In linear time-invariant systems, causality can often be established through the use of the properties of the impulse response and convolution.
Review Questions
How does the concept of causality impact the design and implementation of systems in signal processing?
Causality is fundamental in signal processing because it dictates that a system can only utilize current and past inputs to determine its output. This has a direct impact on system design since any real-time application must be causal to ensure that outputs are generated promptly without needing future input data. Consequently, engineers must carefully consider causality when developing filters and controllers to maintain responsiveness in their systems.
Discuss the implications of having a non-causal system in practical applications within signal processing.

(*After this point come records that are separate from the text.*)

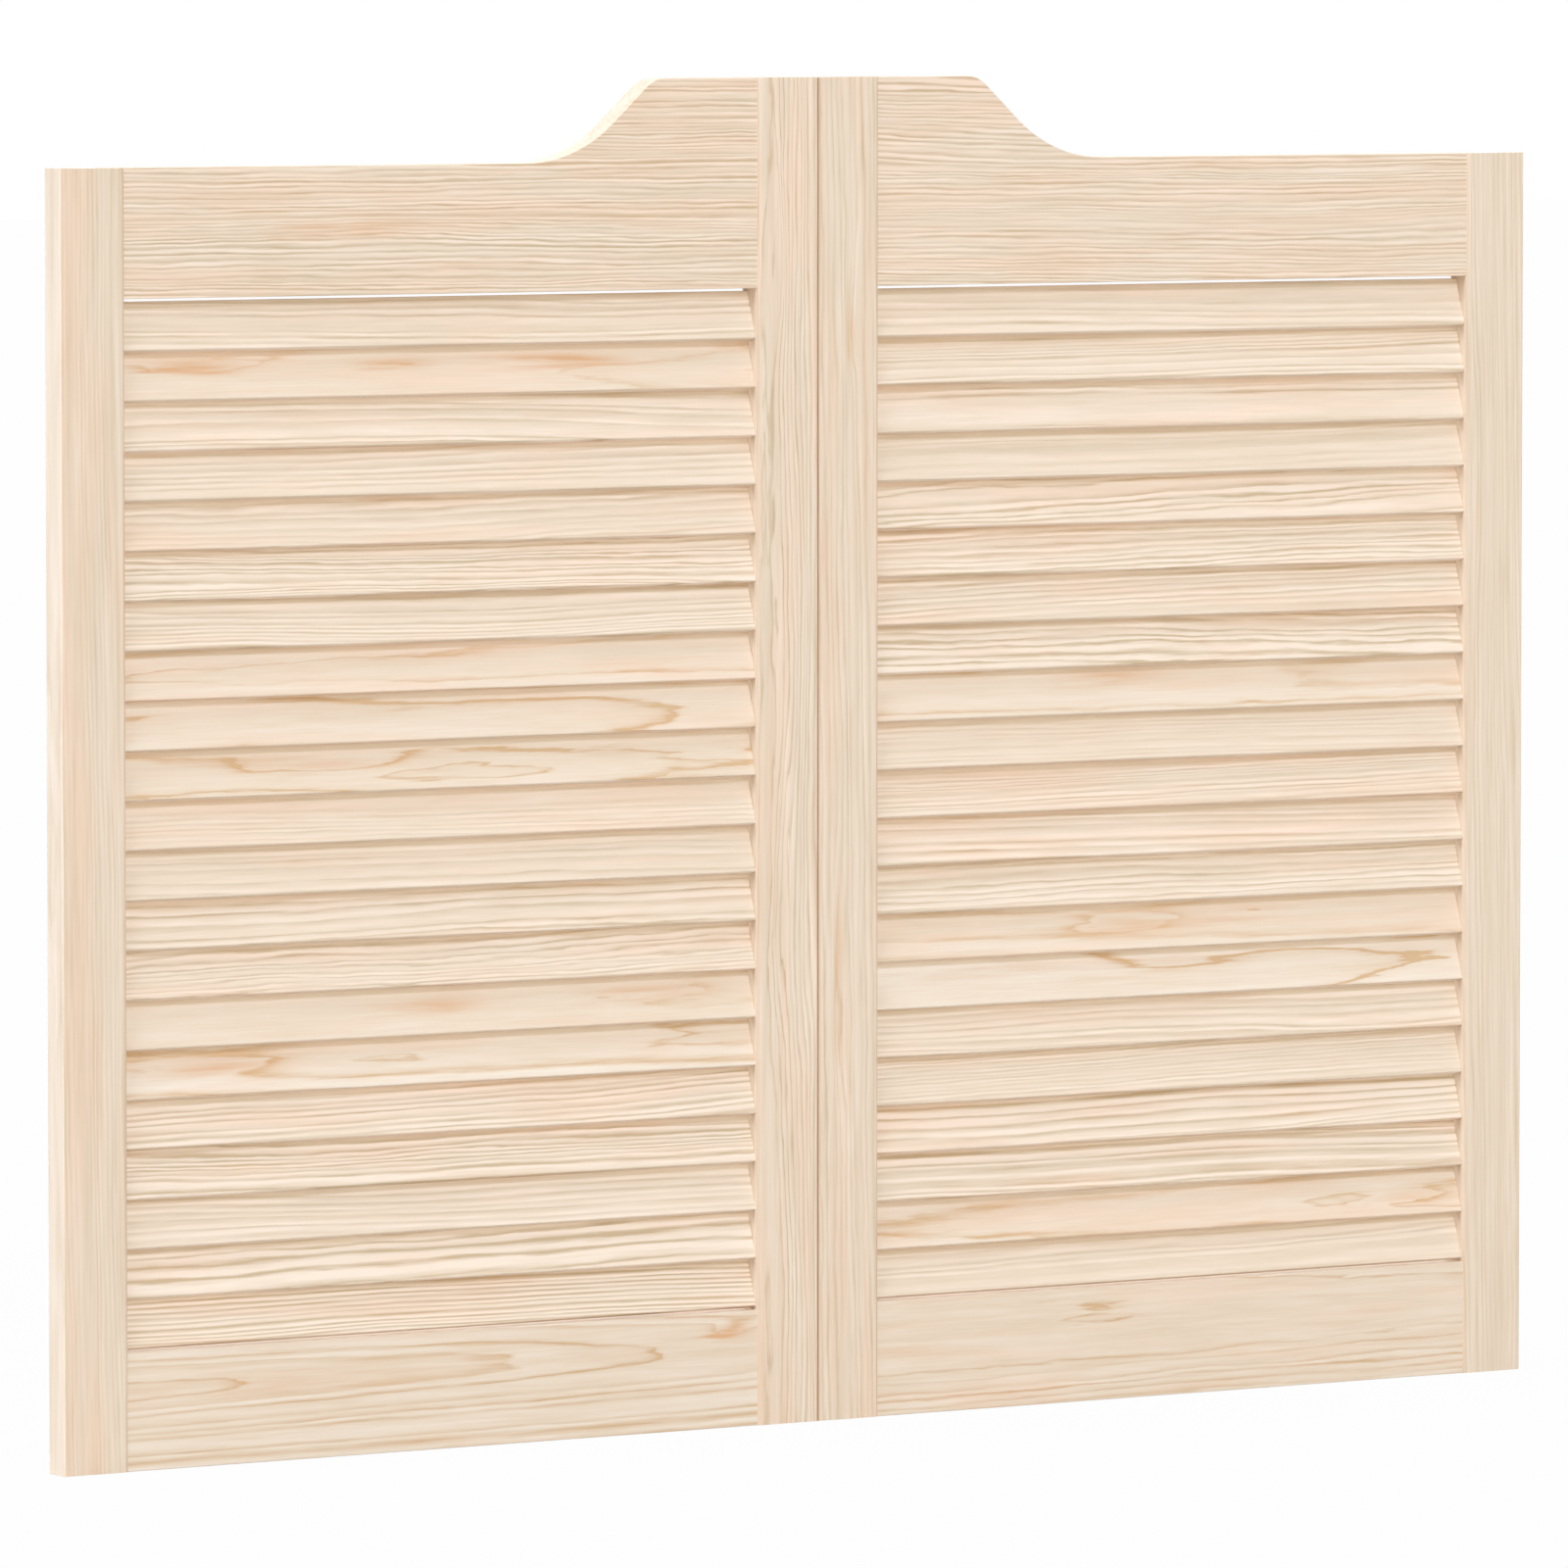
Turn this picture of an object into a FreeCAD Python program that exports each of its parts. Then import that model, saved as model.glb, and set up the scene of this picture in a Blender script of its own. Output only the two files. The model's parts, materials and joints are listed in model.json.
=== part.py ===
"""Cafe swinging doors: a pair of louvred pine leaves on double-acting pivots let into their stiles.

Millimetres. +Z is up, the front faces -Y, and the origin is at the foot of the pair, midway across its
width and its thickness. A leaf is built with x = 0 at its hinge edge and x = leaf_width at its meeting
edge. The left leaf is then moved into place, and the right leaf is its mirror image.
"""
import FreeCAD, Part
import math
import os

Vector = FreeCAD.Vector

# One leaf
leaf_width = 534.75
hinge_side_height = 779.0
crown_rise = 51.0            # how much higher the meeting side stands
meeting_gap = 0.5            # between the two leaves when they are shut

# Stiles
stile_width = 44.5
stile_thickness = 19.0
inner_arris_radius = 3.0     # the rounded long edges beside the slats
outer_arris_radius = 0.9     # at the hinge edge
meeting_arris_radius = 1.2

# Rails
rail_thickness = 16.8
bottom_rail_height = 71.6
top_rail_height = 78.0       # over the hinge side, below the sweep
rail_edge_radius = 0.6

# Swept top edge, from the meeting edge outwards
crown_length = 110.5
crown_radius = 20.0
sweep_foot_radius = 92.0
sweep_slope = 42.0           # degrees, of the straight between the two arcs

# Slats
slat_count = 21
slat_width = 30.5
slat_thickness = 6.0
slat_edge_radius = 0.8
slat_tilt = 17.5             # degrees from upright, lower edge forwards
slat_foot_gap = 0.95         # lowest slat over the bottom rail
slat_head_gap = 1.8          # highest slat under the top rail
groove_depth = 6.0
groove_clearance = 0.1
slat_end_gap = 0.3

# Dowels, two at each end of each rail
dowel_diameter = 8.0
dowel_length = 30.0
dowel_chamfer = 1.0
dowel_edge_distance = 18.0   # from a rail's edge to a dowel's axis
dowel_clearance = 0.05       # on the radius
dowel_end_gap = 0.5
pivot_web = 2.25             # wood left between a dowel and the pivot's bore

# Pivots, at the foot and the head of each hinge stile
socket_diameter = 6.0        # takes the stud of a bracket on the doorway
socket_depth = 26.0
socket_chamfer = 0.5
socket_wall = 1.5
running_clearance = 0.05     # on the radius, spindle in bush
bush_wall = 1.95
bush_length = 30.0
bush_interference = 0.02     # on the radius, bush in stile
head_thickness = 4.0
head_clearance = 0.3         # on the radius, spindle head in the stile's bore
head_chamfer = 0.4
shoulder_length = 2.0        # of shank past the bush
spigot_length = 8.0
upper_float = 0.3            # upper bush clear of its spindle's head
bore_end_gap = 2.0

# Closing springs, wound round the lower spindles' spigots
spring_wire = 2.0
spring_turns = 10
spring_pitch = 2.4
spring_bore_clearance = 0.7
spring_spigot_clearance = 0.4
spring_slot_clearance = 0.2
spring_head_gap = 0.8
spring_tang_length = 8.0
tang_knee = 0.05             # how much the bend at a tang swells over the wire

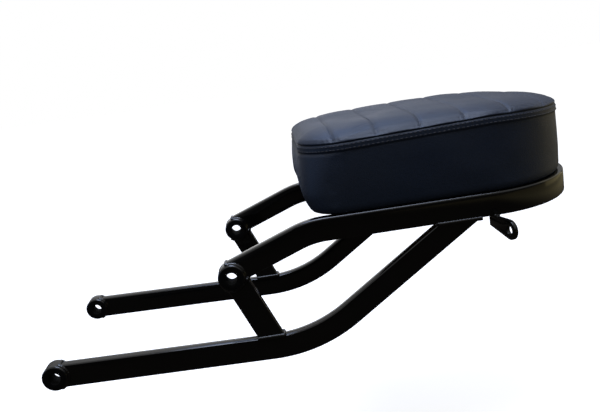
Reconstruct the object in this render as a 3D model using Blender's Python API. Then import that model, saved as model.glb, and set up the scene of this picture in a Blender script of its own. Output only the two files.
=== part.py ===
"""Passenger seat rack for a wide-tyred bicycle.

A welded frame of bent rectangular steel tube carries an upholstered seat
cushion. The origin is the middle of the line through the two lower bushes.
+X points to the rear of the bicycle, +Z up, and the rider's left is -Y.
Lengths are in metres and angles in degrees.
"""
import math

import bmesh
import bpy
from mathutils import Matrix, Vector

# Rectangular tube, used for the hoop, the rails and the struts
TUBE_HEIGHT = 0.025
TUBE_WIDTH = 0.012
TUBE_WALL = 0.0015
TUBE_CORNER = 0.0022
CORNER_STEPS = 3

# Frame as a whole
FRAME_WIDTH = 0.216
JOINT_GAP = 0.0003

# Turned bushes that bolt to the bicycle
LOWER_BUSH_DIAMETER = 0.027
LOWER_BUSH_BORE = 0.012
UPPER_LUG_DIAMETER = 0.028
UPPER_LUG_BORE = 0.012
BUSH_LENGTH = 0.020
BUSH_CHAMFER = 0.0012
UPPER_LUG_X = 0.196
UPPER_LUG_Z = 0.0778
TURNED_STEPS = 48

# Lower rails: a straight run from the bush, then a bend up to the hoop
RAIL_DIP_ANGLE = 1.4
RAIL_HEEL_SETBACK = 0.015
RAIL_BEND_RADIUS = 0.146
RAIL_RISE_ANGLE = 33.6
RAIL_BEND_STEPS = 12

# Seat hoop: arms slope up from the lugs, then run level round the rear
HOOP_TOP_Z = 0.1254
HOOP_REACH = 0.581
ARM_KNEE_X = 0.2822
ARM_ANGLE = 20.1
ARM_BEND_RADIUS = 0.090
ARM_BEND_STEPS = 7
HOOP_ROUND_STEPS = 36

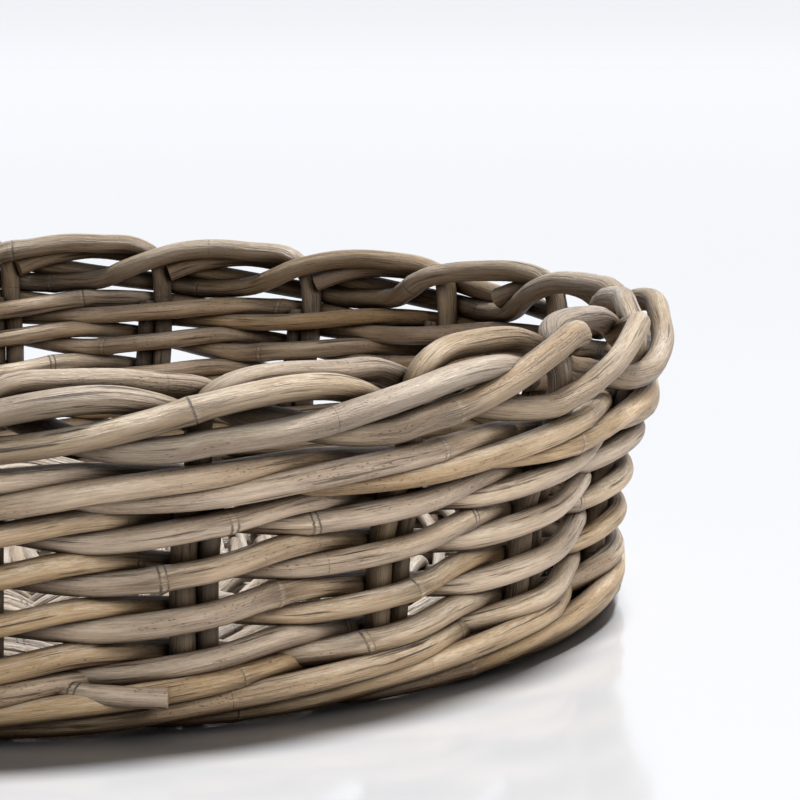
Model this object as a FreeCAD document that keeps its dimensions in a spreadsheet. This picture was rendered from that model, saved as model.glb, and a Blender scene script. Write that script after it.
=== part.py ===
import FreeCAD, Part
import math
import os

# Round, shallow wicker basket, woven from peeled rattan canes.
#
# Frame: millimetres, +Z up, origin on the floor under the middle of the basket.  The front of the
# basket faces -Y.  Places round the wall are counted in stakes: stake 0 stands at the front, and
# the count grows towards +X, the way the weavers run.
#
# Every cane is one solid: a round section swept along straight runs that are joined by tangent
# arcs.

DIMENSIONS = [
    # alias, value, what it is
    ("stake_count", 20, "stake pairs round the wall"),
    ("cane_diameter", 5.0, "stakes, border and side weavers"),
    ("base_cane_diameter", 3.6, "weavers of the base"),
    ("fine_cane_diameter", 3.0, "weavers near the middle of the base"),
    ("stick_diameter", 5.0, "sticks of the base"),
    ("lap", 5.4, "height step between canes that lie on each other"),
    ("row_pitch", 11.2, "height from one pairing row to the next"),
    ("weave_offset", 7.2, "from the stakes' circle to a weaver that passes them"),
    ("pair_offset", 2.95, "half the distance between the two canes of a pair"),
    ("leg_offset", 5.75, "half that distance beside a base stick"),
    ("weaver_bend", 16, "bend radius of the weavers"),
    ("foot_bend", 7, "bend radius where a stake turns up"),
    ("crown_bend", 9, "bend radius where a stake turns down into the border"),
    ("base_height", 7.8, "middle of the base above the floor"),
    ("base_wave", 5.3, "from the middle of the base to a weaver over a stick"),
    ("slath_reach", 21, "from the middle to where the crossed sticks start to fan out"),
    ("fan_reach", 62, "from the middle to where each stick lies on its own spoke"),
    ("stick_gap", 0.3, "clearance between the crossed sticks"),
    ("binding_half_side", 23.5, "from the middle to the inner round of the binding"),
    ("binding_pitch", 3.6, "from the inner round of the binding to the outer one"),
    ("stick_reach", 161, "outer end of a base stick"),
    ("first_round", 39.5, "innermost round of the base"),
    ("fine_reach", 78, "where the rounds change from the fine cane to the base cane"),
    ("round_gap", 1.1, "clearance between the rounds of the base"),
    ("leg_start", 120, "inner end of a stake's leg in the base"),
    ("leg_drop_start", 165, "where the legs start down to the foot"),
    ("foot_height", 4.8, "corner of a stake at the foot"),
    ("foot_circle", 173, "stakes' circle at the foot"),
    ("low_circle", 179.5, "stakes' circle at the first row"),
    ("mid_circle", 181.5, "stakes' circle at the third row"),
    ("high_circle", 187.6, "stakes' circle at the top wale"),
    ("rim_circle", 190.3, "stakes' circle in the border"),
    ("foot_wale_height", 2.5, "lowest strand of the foot wale"),
    ("first_row_height", 19.7, "first pairing row"),
    ("top_wale_height", 61.0, "lowest strand of the top wale"),
    ("border_height", 73.4, "lowest strand of the border"),
    ("crown_height", 88.4, "top of the border's arches"),
    ("tuck_height", 82.6, "where a stake's end turns in under an arch"),
]

ROW_COUNT = 4
END_GAP = 0.03  # a weaver's ends stop this share of a stake space from the middle of their stake
LEVEL_SHARE = 0.15  # a weaver stays level this share of a stake space each side of a crossing
SLATH_LIFT = 0.9  # how much higher the rounds wave where the sticks still lie on each other
CORNER_SHARE = 0.84  # a corner of the binding, as a share of its half side
BINDING_WIDTH = 2.9  # half the width of the crossed sticks, in stick diameters
RING_GAP = 0.15  # half the gap between the two ends of a round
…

Non-causal systems pose significant challenges in practical applications because they would rely on future input data to produce outputs. This makes them unsuitable for real-time processing tasks, as information about future signals is generally unavailable. In situations where non-causal behavior may be needed, engineers often implement techniques such as look-ahead buffering or other methods to approximate the desired behavior while still ensuring real-time operation.
Evaluate the role of causality in determining system stability and its importance in Fourier Analysis.
Causality plays a critical role in determining system stability since a causal system's response must remain bounded given bounded inputs. In Fourier Analysis, understanding how causality affects frequency response helps identify stable filters that can effectively manage signals without causing oscillations or divergence. Analyzing causal systems through techniques like the Bode plot or Nyquist criterion allows engineers to ensure that systems respond predictably across different frequencies while maintaining stability, which is essential for reliable signal processing.
Related terms
Impulse Response: The output of a system when presented with an impulse input, which helps characterize the behavior of the system over time.
Stability: A property of a system where its output remains bounded for bounded input signals, indicating a predictable response to inputs.
Convolution: A mathematical operation that combines two signals to produce a third signal, capturing the effect of one signal on another through time.